Het college heeft besloten om definitief subsidie toe te kennen aan vijf projecten die bij aanvang Europese Doelstelling 2-subsidie hebben ontvangen. De projecten hebben deze subsidie op de juiste wijze en volgens de geldende regelgeving besteed. Het gaat om een totaalbedrag van ¤ 2.613.848,58 voor de projecten Lumax, Revitalisering Bedrijventerrein Overvecht, Revitalisering Vasco da Gamalaan, De Stemvork en Revitalisering Tweede Daalsebuurt.

De voormalige drukkerij Lumax is met D2-subsidie herontwikkeld tot een bedrijfsverzamelgebouw. Daarbij is ruimte gecreëerd voor ongeveer 40 bedrijfsunits voor (door-)startende ondernemers.

Op bedrijventerrein Overvecht is 2,2 ha bedrijventerrein gerevitaliseerd. De riolering is vervangen, waarbij de afvoer van hemelwater en vuil water verbeterd is. Het gebruik van nieuwe verhardingsmaterialen en een veranderde inrichting van de openbare ruimte heeft de uitstraling van het straatbeeld verbeterd.

Winkelcentrum Vasco da Gamalaan is uitgebreid en de openbare ruimte is aangepast om verpaupering en leegloop tegen te gaan. In totaal is 3500 m2 gerevitaliseerd.

De verkeersfunctie van 'de stemvork' in de wijk Ondiep is verbeterd, wat ten goede komt aan de ontsluiting van de wijk. Een betere ontsluiting heeft weer een positieve uitwerking op de economische attractiviteit en het werkklimaat. In totaal is 2000 m2 openbare ruimte vernieuwd.

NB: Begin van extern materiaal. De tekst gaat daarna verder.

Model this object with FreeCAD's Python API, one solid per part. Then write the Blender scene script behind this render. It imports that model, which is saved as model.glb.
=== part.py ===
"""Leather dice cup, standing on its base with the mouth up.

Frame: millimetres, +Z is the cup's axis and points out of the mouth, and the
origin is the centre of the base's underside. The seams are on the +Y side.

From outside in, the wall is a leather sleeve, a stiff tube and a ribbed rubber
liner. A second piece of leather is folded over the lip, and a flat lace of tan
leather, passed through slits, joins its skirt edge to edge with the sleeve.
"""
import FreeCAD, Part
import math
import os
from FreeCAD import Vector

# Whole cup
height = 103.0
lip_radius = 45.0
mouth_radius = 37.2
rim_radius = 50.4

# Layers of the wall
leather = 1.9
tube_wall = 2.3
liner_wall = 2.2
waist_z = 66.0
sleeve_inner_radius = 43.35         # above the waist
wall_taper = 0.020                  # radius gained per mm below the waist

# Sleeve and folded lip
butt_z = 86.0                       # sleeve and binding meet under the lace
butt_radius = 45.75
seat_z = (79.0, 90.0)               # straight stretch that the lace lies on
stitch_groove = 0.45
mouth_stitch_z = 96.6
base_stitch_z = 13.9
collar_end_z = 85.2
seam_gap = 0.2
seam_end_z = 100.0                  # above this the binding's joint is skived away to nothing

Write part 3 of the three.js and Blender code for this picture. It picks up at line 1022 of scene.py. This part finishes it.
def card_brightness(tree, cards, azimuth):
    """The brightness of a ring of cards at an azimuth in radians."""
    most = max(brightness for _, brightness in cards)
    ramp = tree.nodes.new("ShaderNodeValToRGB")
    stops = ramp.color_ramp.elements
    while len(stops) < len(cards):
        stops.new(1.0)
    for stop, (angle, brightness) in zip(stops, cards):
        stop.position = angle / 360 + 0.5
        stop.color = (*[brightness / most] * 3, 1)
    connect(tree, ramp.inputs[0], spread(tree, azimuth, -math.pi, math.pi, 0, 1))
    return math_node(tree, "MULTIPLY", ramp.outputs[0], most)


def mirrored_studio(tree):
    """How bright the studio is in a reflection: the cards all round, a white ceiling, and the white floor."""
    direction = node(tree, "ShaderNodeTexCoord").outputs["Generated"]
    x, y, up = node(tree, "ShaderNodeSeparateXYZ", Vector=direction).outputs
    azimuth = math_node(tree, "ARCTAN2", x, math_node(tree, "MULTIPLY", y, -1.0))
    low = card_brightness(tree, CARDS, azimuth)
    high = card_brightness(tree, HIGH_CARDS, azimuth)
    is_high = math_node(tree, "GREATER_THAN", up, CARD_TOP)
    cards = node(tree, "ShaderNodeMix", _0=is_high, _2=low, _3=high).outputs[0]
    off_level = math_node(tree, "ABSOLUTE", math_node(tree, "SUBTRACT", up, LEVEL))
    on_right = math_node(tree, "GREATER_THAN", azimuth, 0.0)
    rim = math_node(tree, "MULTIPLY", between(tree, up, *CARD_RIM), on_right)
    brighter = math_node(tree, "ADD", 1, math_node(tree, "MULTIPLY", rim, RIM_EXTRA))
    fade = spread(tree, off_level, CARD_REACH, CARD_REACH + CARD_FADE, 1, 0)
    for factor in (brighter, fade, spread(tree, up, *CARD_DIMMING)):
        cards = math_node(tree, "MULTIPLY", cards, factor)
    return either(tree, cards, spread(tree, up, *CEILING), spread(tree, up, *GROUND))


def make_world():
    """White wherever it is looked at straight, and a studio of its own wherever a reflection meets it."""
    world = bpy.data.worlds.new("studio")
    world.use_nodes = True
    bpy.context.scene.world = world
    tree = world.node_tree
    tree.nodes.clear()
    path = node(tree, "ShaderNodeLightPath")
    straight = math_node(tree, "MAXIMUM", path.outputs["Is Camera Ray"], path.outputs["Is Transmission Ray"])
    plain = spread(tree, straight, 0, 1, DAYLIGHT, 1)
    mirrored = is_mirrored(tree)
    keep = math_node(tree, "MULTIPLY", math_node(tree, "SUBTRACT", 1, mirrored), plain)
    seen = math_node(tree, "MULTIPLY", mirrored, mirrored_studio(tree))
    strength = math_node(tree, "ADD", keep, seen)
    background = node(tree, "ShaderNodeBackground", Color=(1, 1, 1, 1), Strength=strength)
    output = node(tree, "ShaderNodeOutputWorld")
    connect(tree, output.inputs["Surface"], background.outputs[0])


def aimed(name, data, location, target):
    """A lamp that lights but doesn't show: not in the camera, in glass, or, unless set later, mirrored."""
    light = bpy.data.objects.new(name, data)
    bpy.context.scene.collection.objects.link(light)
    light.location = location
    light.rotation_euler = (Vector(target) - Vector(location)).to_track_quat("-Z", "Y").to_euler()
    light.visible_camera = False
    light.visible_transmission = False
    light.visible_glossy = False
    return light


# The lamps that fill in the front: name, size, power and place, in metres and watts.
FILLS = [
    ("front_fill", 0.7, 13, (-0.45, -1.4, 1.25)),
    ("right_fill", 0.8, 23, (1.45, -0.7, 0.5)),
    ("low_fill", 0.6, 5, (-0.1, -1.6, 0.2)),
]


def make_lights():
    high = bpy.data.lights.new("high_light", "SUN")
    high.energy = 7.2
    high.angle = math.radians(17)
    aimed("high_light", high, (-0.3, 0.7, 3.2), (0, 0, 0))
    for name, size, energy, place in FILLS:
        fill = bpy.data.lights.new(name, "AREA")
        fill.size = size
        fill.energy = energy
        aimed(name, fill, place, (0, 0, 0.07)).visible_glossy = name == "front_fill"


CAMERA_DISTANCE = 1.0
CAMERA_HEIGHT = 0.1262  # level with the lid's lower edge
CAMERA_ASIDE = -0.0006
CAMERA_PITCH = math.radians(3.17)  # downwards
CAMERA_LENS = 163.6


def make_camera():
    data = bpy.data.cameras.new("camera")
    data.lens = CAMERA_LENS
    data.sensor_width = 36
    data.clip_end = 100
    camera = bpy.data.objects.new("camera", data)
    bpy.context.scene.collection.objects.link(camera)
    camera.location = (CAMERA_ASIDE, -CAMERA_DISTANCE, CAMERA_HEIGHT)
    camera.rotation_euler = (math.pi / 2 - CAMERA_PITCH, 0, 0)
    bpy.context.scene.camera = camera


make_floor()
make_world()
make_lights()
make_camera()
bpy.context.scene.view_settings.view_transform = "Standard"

Het project Revitalisering Tweede Daalsebuurt had als doel om de economische functie van de Amsterdamsestraatweg te verbeteren. Dit is bewerkstelligd door een herinrichting, die samenhang in woon- en werkomgeving heeft gebracht. De herinrichting is uitgevoerd door het aanbrengen van eenduidige materialen, het aanbrengen van extra groen- en speelvoorzieningen en het versterken van de Tweede Daalsedijk door een extra puinfundering.

Het Doelstelling 2-programma is gestart in 2000 en loopt door tot en met 2006. Projecten worden in de zogenoemde 'Westflank' van de stad uitgevoerd. Daarbij gaat het om de wijken Zuilen, Ondiep, Pijlsweerd, Kanaleneiland, Lage Weide, Halve Maan en delen van Overvecht en Leidsche Rijn. In totaal was zo'n ¤ 21 miljoen beschikbaar dat inmiddels volledig gereserveerd is voor projecten. Het programma bestaat uit projecten die de economie stimuleren in de breedste zin van het woord, bijvoorbeeld door het opknappen van bedrijventerreinen, het stimuleren van de werkgelegenheid, maar ook door het vergroten van de veiligheid en aantrekkelijkheid van het gebied waardoor bedrijven zich daar graag vestigen.